1.       What about the sermon most impacted you or left you with questions? Do you agree that every person’s story is – at its root – a search for God’s glory?  How have you seen this in your story?

2.      Why is it important to remind ourselves in our thinking or conversations (or debates) about God that we are talking about “the God of glory”?

3.       How do you tend to confine God? Control (or predict) God? Have you had moments in your life when you realized you had manufactured a god of your own making? How has God revealed to you that you have had a diminished view of Him?

4.      In what ways do you tend to flee from God? Is it more of a flight into irreligion or religion? What does this look in your story?  

5.      Which of the following signs of the religious flight from God do you most exhibit? How might the gospel help you change in this area? What would it look like for these things to change?
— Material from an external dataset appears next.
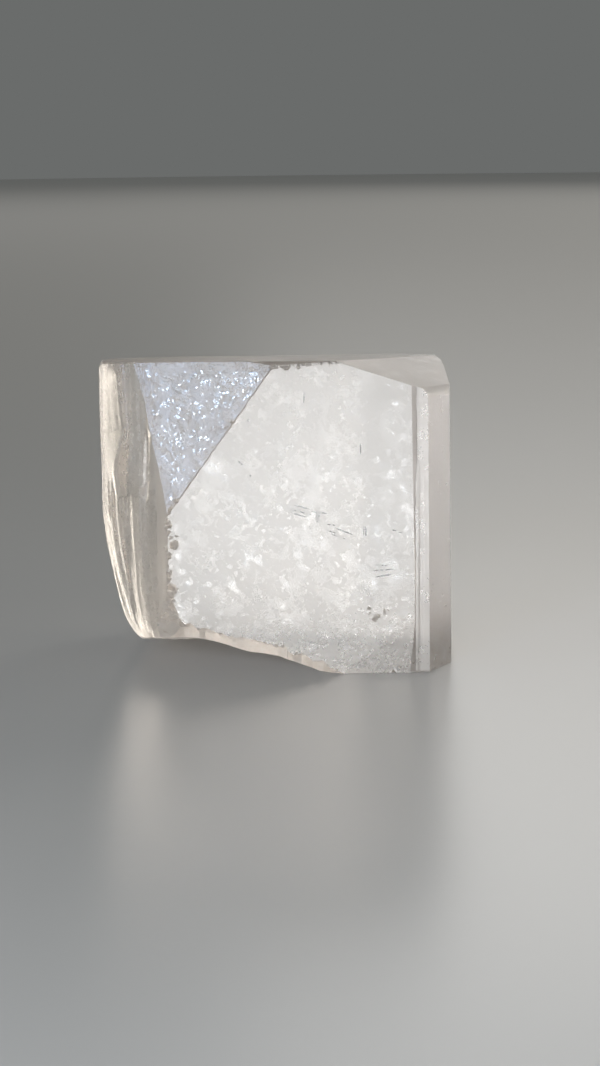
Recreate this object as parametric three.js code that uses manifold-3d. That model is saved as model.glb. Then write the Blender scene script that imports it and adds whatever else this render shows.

a.       More focused on others “breaking the law” than your own failure to keep it.

b.      A focus on external behavior and rule keeping rather than inward love for God and what he loves.

c.       Anger when others point out your inconsistencies

6.      Read Isaiah 53:11-12 (or the whole chapter).  How does Jesus, the Righteous One, resolve the tension between our search for God and our flight from God? Read the excerpt below on the implications of Isaiah 53:11-12 for us. How would believing this change our relationship to God? How would it help in our struggles to keep his law (ie, his loving will for us)?

When our faith is in Jesus, where He is, we are. Where He is is where we belong and where we are welcomed. He covers our sins, He bore our sins, He poured himself out for all our law breaking (sin) and feeling, and he makes us righteous like He is, we can not only come into God’s presence & glory but we are invited to his very right hand (the closest and most intimate place).

7.       If everyone is searching for God but can’t find Him, if everyone is fleeing from God and is afraid to find Him, how can we show and speak the gospel as good news?